◆ **Work to be completed**
Locate the line that contains "hide_parts(name)" and the line that contains "return maps". Copy both of them exactly, together with every line between them, and no others.

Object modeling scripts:
--- BEGIN ---
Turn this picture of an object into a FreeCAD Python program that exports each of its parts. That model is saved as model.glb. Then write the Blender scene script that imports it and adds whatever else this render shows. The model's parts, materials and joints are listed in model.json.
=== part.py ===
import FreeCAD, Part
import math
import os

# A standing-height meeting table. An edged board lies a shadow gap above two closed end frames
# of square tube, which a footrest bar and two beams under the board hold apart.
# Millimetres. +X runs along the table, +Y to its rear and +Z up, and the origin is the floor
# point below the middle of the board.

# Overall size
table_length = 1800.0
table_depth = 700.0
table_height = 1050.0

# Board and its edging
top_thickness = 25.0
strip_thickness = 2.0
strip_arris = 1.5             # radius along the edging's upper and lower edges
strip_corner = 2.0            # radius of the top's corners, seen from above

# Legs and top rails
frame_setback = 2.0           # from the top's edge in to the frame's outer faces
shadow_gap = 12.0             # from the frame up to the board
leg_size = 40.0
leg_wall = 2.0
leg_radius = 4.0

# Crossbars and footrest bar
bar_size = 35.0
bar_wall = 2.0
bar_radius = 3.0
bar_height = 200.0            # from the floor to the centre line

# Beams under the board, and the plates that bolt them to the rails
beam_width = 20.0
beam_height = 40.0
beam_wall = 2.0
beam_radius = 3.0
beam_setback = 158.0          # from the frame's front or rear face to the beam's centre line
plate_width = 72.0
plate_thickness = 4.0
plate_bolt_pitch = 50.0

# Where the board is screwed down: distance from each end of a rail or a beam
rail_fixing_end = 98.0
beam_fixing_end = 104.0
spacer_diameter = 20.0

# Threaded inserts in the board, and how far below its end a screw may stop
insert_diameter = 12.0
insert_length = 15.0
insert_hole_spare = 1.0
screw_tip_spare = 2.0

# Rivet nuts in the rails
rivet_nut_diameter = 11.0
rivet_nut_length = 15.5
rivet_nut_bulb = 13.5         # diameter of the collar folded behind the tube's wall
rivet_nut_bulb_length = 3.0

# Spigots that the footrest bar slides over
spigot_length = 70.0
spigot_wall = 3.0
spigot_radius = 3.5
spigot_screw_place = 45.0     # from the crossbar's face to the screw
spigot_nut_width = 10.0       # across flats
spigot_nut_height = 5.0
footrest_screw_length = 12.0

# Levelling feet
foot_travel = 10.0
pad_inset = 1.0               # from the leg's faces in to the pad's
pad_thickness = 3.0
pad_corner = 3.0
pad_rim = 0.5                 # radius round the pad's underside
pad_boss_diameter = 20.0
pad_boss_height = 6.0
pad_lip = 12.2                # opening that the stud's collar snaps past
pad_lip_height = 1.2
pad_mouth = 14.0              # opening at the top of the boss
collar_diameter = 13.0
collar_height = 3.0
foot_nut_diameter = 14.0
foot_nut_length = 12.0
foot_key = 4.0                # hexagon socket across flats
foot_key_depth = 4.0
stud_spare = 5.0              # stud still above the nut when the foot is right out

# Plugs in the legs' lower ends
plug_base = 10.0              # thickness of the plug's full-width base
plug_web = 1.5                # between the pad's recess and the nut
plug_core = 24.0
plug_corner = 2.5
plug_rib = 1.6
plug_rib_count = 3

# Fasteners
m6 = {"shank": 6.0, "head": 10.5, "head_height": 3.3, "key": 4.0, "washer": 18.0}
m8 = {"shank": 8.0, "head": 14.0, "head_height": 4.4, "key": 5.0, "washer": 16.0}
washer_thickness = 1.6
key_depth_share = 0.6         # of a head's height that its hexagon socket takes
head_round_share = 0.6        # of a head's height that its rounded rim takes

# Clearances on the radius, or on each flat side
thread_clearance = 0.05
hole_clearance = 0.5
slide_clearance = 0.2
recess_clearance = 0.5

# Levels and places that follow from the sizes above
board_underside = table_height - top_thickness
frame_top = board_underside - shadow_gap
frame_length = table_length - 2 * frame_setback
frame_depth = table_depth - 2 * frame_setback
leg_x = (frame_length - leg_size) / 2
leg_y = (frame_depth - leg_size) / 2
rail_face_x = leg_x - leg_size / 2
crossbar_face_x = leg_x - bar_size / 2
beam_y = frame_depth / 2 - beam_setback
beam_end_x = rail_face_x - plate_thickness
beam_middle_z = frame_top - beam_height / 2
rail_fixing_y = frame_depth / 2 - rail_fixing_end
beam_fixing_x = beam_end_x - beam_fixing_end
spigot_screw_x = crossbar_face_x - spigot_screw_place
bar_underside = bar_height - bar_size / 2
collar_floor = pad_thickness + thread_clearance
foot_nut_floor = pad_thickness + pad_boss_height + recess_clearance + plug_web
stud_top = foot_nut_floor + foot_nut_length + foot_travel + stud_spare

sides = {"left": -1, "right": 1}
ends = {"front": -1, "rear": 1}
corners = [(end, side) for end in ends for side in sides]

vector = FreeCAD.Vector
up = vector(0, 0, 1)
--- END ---
--- BEGIN ---
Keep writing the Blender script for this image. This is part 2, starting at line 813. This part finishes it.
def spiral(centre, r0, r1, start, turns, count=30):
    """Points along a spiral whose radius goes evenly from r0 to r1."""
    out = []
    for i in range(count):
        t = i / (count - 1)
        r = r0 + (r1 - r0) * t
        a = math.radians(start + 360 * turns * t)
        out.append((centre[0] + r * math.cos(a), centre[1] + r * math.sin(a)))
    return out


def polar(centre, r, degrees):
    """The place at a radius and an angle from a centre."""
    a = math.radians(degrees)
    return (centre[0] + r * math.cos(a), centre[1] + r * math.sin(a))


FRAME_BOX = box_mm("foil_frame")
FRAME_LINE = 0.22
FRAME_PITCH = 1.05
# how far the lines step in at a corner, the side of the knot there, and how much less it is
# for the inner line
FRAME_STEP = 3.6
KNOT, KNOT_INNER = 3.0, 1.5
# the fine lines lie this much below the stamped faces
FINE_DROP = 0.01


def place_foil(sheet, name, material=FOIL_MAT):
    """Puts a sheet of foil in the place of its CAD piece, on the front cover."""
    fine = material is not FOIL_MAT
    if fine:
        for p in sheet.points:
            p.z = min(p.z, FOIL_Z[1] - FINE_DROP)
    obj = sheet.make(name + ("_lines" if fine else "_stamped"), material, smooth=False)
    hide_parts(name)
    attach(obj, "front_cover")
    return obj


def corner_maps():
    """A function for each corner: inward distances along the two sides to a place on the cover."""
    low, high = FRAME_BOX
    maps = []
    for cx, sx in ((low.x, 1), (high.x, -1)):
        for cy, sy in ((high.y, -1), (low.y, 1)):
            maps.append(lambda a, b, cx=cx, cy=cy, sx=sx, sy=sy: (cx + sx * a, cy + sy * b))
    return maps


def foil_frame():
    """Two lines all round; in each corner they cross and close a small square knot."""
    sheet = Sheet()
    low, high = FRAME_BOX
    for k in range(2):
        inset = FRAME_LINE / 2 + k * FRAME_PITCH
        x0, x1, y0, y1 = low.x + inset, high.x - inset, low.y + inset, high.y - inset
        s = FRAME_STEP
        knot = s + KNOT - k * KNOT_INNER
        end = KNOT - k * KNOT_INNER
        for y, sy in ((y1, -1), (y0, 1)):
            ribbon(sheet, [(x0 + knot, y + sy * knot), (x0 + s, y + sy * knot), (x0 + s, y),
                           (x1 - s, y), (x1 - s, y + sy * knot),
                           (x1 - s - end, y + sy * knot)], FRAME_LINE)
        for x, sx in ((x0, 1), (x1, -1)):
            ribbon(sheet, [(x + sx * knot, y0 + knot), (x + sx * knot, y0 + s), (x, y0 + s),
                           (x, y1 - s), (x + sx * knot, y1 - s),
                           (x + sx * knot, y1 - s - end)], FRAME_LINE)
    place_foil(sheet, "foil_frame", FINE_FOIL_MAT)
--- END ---
◆ **Result for this exercise**
    hide_parts(name)
    attach(obj, "front_cover")
    return obj


def corner_maps():
    """A function for each corner: inward distances along the two sides to a place on the cover."""
    low, high = FRAME_BOX
    maps = []
    for cx, sx in ((low.x, 1), (high.x, -1)):
        for cy, sy in ((high.y, -1), (low.y, 1)):
            maps.append(lambda a, b, cx=cx, cy=cy, sx=sx, sy=sy: (cx + sx * a, cy + sy * b))
    return maps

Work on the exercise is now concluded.